In other words, because AI does not know my customer, it does not know my client’s specific standards, conventions, and guidelines. As a result, the code generated is not readily compliant with customer specifics. The same is true for numerous regulatory requirements and customer security concerns. AI is also unaware of the custom libraries/services that are already available and must be leveraged while generating the code. Our middle layer, which I mentioned earlier, is client-aware and can ensure that the code generated by AI adheres to client-specific guidelines.

LLMs Hallucinate!

Large Language Models (LLMs) are susceptible to this, and it is an area of active research. Hallucination is a generative AI issue where the AI lies confidently (though inadvertently!) and reasons it out even more confidently, despite its lack of any foundation. The image below shows a conversation with one of the GPT-3 models hallucinating. In this example, I’ve asked it to write a code for an unsolvable problem due to inadequate input.

GPT-3 models hallucinating

The argument is not about insufficient inputs but about AI providing an imaginary code for something it does not know. While detecting hallucination is quite tricky generally, it is relatively bounded in the case of code because we can offset it with airtight testing.

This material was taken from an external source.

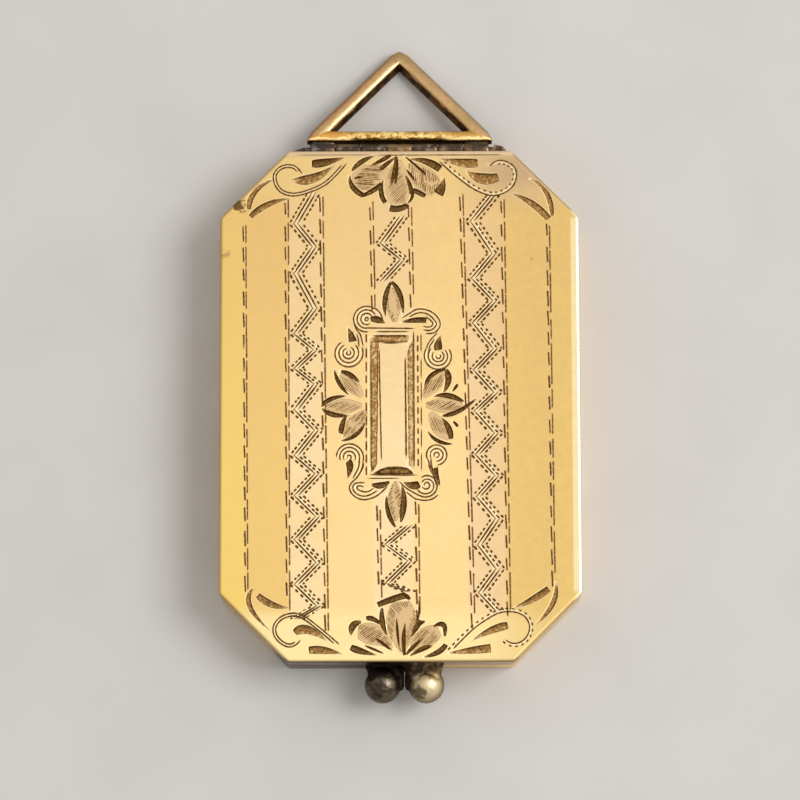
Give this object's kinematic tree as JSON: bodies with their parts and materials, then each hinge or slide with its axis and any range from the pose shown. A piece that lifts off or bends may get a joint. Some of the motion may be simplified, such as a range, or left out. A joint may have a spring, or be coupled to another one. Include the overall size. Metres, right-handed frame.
{
  "type": "rectangular locket",
  "caption": "Hinged rectangular locket with cut corners, an engraved face, a triangular bail on the hinge and two clasp beads.",
  "frame": {"origin": "centre of the flat back, which the closed locket rests on", "axes": "+X to the right across the case, +Y towards the hinge and bail, +Z out of the engraved face"},
  "size_m": [0.0222, 0.0413, 0.0044],
  "materials": {
    "engraved_gold": "polished gold-filled sheet, darkened in the engraving",
    "plain_gold": "polished gold-filled sheet with fine wear",
    "bail_gold": "worn gold over solder, darker in the corners",
    "rim_gold": "satin gold",
    "hinge_metal": "dark, tarnished",
    "tarnished_bead": "tarnished, mottled grey-brown",
    "bright_bead": "worn bright, with brown patches"
  },
  "bodies": {
    "back": {"back_cover": "plain_gold", "hinge_pin": "hinge_metal", "back_bead": "tarnished_bead", "back_picture_rim": "rim_gold"},
    "lid": {"front_cover": "engraved_gold", "front_bead": "bright_bead", "front_picture_rim": "rim_gold"},
    "bail": {"bail": "bail_gold"}
  },
  "joints": [
    {"name": "lid_hinge", "type": "hinge", "parent": "back", "child": "lid", "pos_m": [0, 0.01638, 0.0022], "axis": [-1, 0, 0], "range_deg": [0, 90]},
    {"name": "bail_hinge", "type": "hinge", "parent": "back", "child": "bail", "pos_m": [0, 0.01638, 0.0022], "axis": [1, 0, 0], "range_deg": [-75, 15]}
  ]
}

While all the above concerns have a technical guardrail by means of a smart middle layer and automated quality checks, one of the most essential walls is HITL or Human-in-the-Loop. HITL has two components: First, tagging the AI-generated code so that the code consumer is aware and maintains a clear lineage. Second, enabling mandatory, thorough human expert validation of the generated code to ensure accuracy and high quality.

To summarize,

The need for meticulous “Prompt Engineering” at a middle-layer level to minimize subjectivity.
A clear understanding of the model, training data, limitations, and offset mechanism is critical.
Automated validation, testing, and a continuous quality monitoring mechanism must be implemented.
Ultimately, HITL – it is essential to engage experts who are current in their respective areas to validate the code from various dimensions of architectural attributes.

Yes, AI is good, but not as great as the humans who create it (at least when I’m writing this?!)